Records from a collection
================

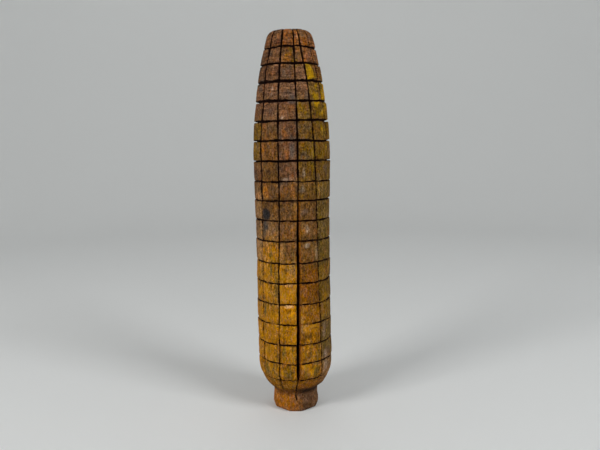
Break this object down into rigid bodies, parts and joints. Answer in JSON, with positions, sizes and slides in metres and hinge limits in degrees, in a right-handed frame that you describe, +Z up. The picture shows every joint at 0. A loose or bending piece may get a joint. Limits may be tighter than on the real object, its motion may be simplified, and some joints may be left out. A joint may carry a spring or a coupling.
{
  "type": "carved corn ear ornament",
  "caption": "Life-size ear of corn carved from one piece of wood, standing on a short stem foot, with saw-cut kernels and worn paint.",
  "frame": {"origin": "centre of the foot's flat underside, which stands on the table", "axes": "+Z up the ear from foot to tip, -Y out of the side with the long drying check, +X to the right seen from that side"},
  "size_m": [0.0501, 0.0501, 0.254],
  "materials": {
    "weathered_wood": "old stained softwood, dry and matt, dark in the saw kerfs and worn paler on the kernels' edges",
    "yellow_paint": "thin old yellow paint, matt, crazed and worn through in places",
    "ochre_paint": "thin old golden ochre paint, matt to faintly satin, streaked along the grain"
  },
  "bodies": {
    "root": {"carved_ear": "weathered_wood", "yellow_paint": "yellow_paint", "ochre_paint": "ochre_paint"}
  },
  "joints": []
}
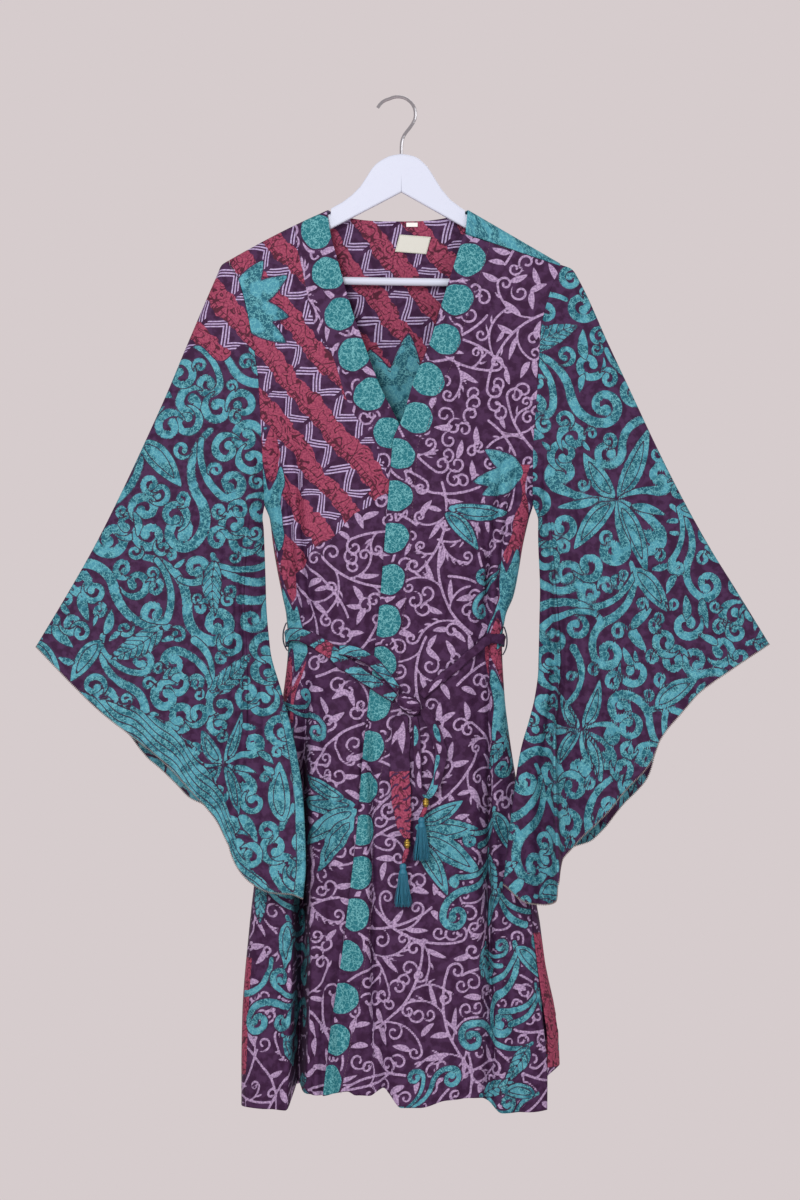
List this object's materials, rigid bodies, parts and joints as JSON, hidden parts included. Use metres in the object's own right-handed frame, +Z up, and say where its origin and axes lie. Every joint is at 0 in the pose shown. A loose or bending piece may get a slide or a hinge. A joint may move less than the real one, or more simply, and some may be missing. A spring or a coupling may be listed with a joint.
{
  "type": "kimono robe on a hanger",
  "caption": "Knee-length wrap robe in the kimono manner, with wide bell sleeves and a tied belt with tasselled ends, hung on a shaped clothes hanger.",
  "frame": {"origin": "the inside top of the hanger's hook, where the rail carries it", "axes": "+Z up, -Y towards the viewer of the robe's front, +X to that viewer's right, which is the wearer's left"},
  "size_m": [0.8792, 0.1393, 1.2159],
  "materials": {
    "plum_print": "plum satin crepe printed with lilac and teal scrolls",
    "plum_back": "plum satin crepe printed with red bands and lilac chevrons",
    "teal_print": "satin crepe printed with bold teal scrolls",
    "belt_cloth": "the robe's own crepe, plum with lilac, teal and red",
    "teal_thread": "twisted rayon thread",
    "label_tape": "cream woven tape, blank",
    "tab_tape": "white woven tape, blank",
    "gilt": "gilt ribbed bead",
    "painted_wood": "white lacquer, satin",
    "chromed_wire": "bright chrome"
  },
  "bodies": {
    "root": {"back": "plum_back", "front_left": "plum_print", "front_right": "plum_print", "sleeve_left": "teal_print", "sleeve_right": "teal_print", "neck_label": "label_tape", "size_tab": "tab_tape", "belt_back": "belt_cloth", "belt_front_left": "belt_cloth", "belt_front_right": "belt_cloth", "belt_twist": "belt_cloth", "belt_knot": "belt_cloth", "belt_bow_loop": "belt_cloth", "belt_end_long": "belt_cloth", "belt_neck_long": "belt_cloth", "belt_neck_short": "belt_cloth", "belt_loop_left": "teal_thread", "belt_loop_right": "teal_thread", "bead_long": "gilt", "bead_short": "gilt", "tassel_long": "teal_thread", "tassel_short": "teal_thread", "hanger_body": "painted_wood", "hanger_bar": "painted_wood", "hanger_hook": "chromed_wire"}
  },
  "joints": []
}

================

REQUIRED WORK:
Give the records above again, word for word.

RESPONSE:
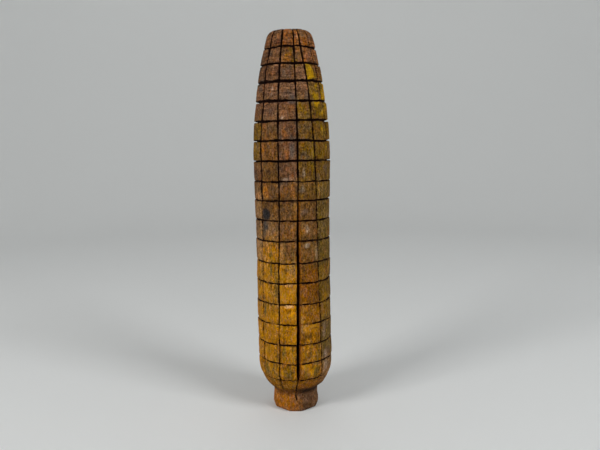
Break this object down into rigid bodies, parts and joints. Answer in JSON, with positions, sizes and slides in metres and hinge limits in degrees, in a right-handed frame that you describe, +Z up. The picture shows every joint at 0. A loose or bending piece may get a joint. Limits may be tighter than on the real object, its motion may be simplified, and some joints may be left out. A joint may carry a spring or a coupling.
{
  "type": "carved corn ear ornament",
  "caption": "Life-size ear of corn carved from one piece of wood, standing on a short stem foot, with saw-cut kernels and worn paint.",
  "frame": {"origin": "centre of the foot's flat underside, which stands on the table", "axes": "+Z up the ear from foot to tip, -Y out of the side with the long drying check, +X to the right seen from that side"},
  "size_m": [0.0501, 0.0501, 0.254],
  "materials": {
    "weathered_wood": "old stained softwood, dry and matt, dark in the saw kerfs and worn paler on the kernels' edges",
    "yellow_paint": "thin old yellow paint, matt, crazed and worn through in places",
    "ochre_paint": "thin old golden ochre paint, matt to faintly satin, streaked along the grain"
  },
  "bodies": {
    "root": {"carved_ear": "weathered_wood", "yellow_paint": "yellow_paint", "ochre_paint": "ochre_paint"}
  },
  "joints": []
}
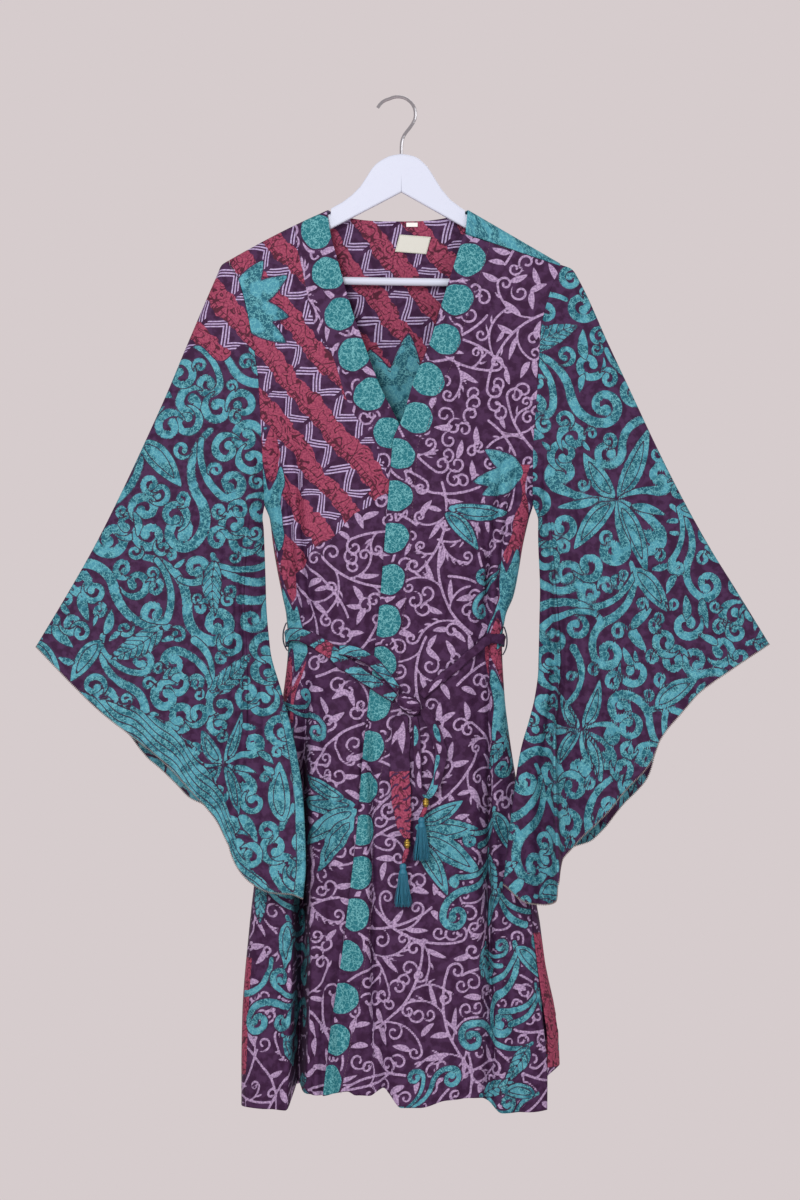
List this object's materials, rigid bodies, parts and joints as JSON, hidden parts included. Use metres in the object's own right-handed frame, +Z up, and say where its origin and axes lie. Every joint is at 0 in the pose shown. A loose or bending piece may get a slide or a hinge. A joint may move less than the real one, or more simply, and some may be missing. A spring or a coupling may be listed with a joint.
{
  "type": "kimono robe on a hanger",
  "caption": "Knee-length wrap robe in the kimono manner, with wide bell sleeves and a tied belt with tasselled ends, hung on a shaped clothes hanger.",
  "frame": {"origin": "the inside top of the hanger's hook, where the rail carries it", "axes": "+Z up, -Y towards the viewer of the robe's front, +X to that viewer's right, which is the wearer's left"},
  "size_m": [0.8792, 0.1393, 1.2159],
  "materials": {
    "plum_print": "plum satin crepe printed with lilac and teal scrolls",
    "plum_back": "plum satin crepe printed with red bands and lilac chevrons",
    "teal_print": "satin crepe printed with bold teal scrolls",
    "belt_cloth": "the robe's own crepe, plum with lilac, teal and red",
    "teal_thread": "twisted rayon thread",
    "label_tape": "cream woven tape, blank",
    "tab_tape": "white woven tape, blank",
    "gilt": "gilt ribbed bead",
    "painted_wood": "white lacquer, satin",
    "chromed_wire": "bright chrome"
  },
  "bodies": {
    "root": {"back": "plum_back", "front_left": "plum_print", "front_right": "plum_print", "sleeve_left": "teal_print", "sleeve_right": "teal_print", "neck_label": "label_tape", "size_tab": "tab_tape", "belt_back": "belt_cloth", "belt_front_left": "belt_cloth", "belt_front_right": "belt_cloth", "belt_twist": "belt_cloth", "belt_knot": "belt_cloth", "belt_bow_loop": "belt_cloth", "belt_end_long": "belt_cloth", "belt_neck_long": "belt_cloth", "belt_neck_short": "belt_cloth", "belt_loop_left": "teal_thread", "belt_loop_right": "teal_thread", "bead_long": "gilt", "bead_short": "gilt", "tassel_long": "teal_thread", "tassel_short": "teal_thread", "hanger_body": "painted_wood", "hanger_bar": "painted_wood", "hanger_hook": "chromed_wire"}
  },
  "joints": []
}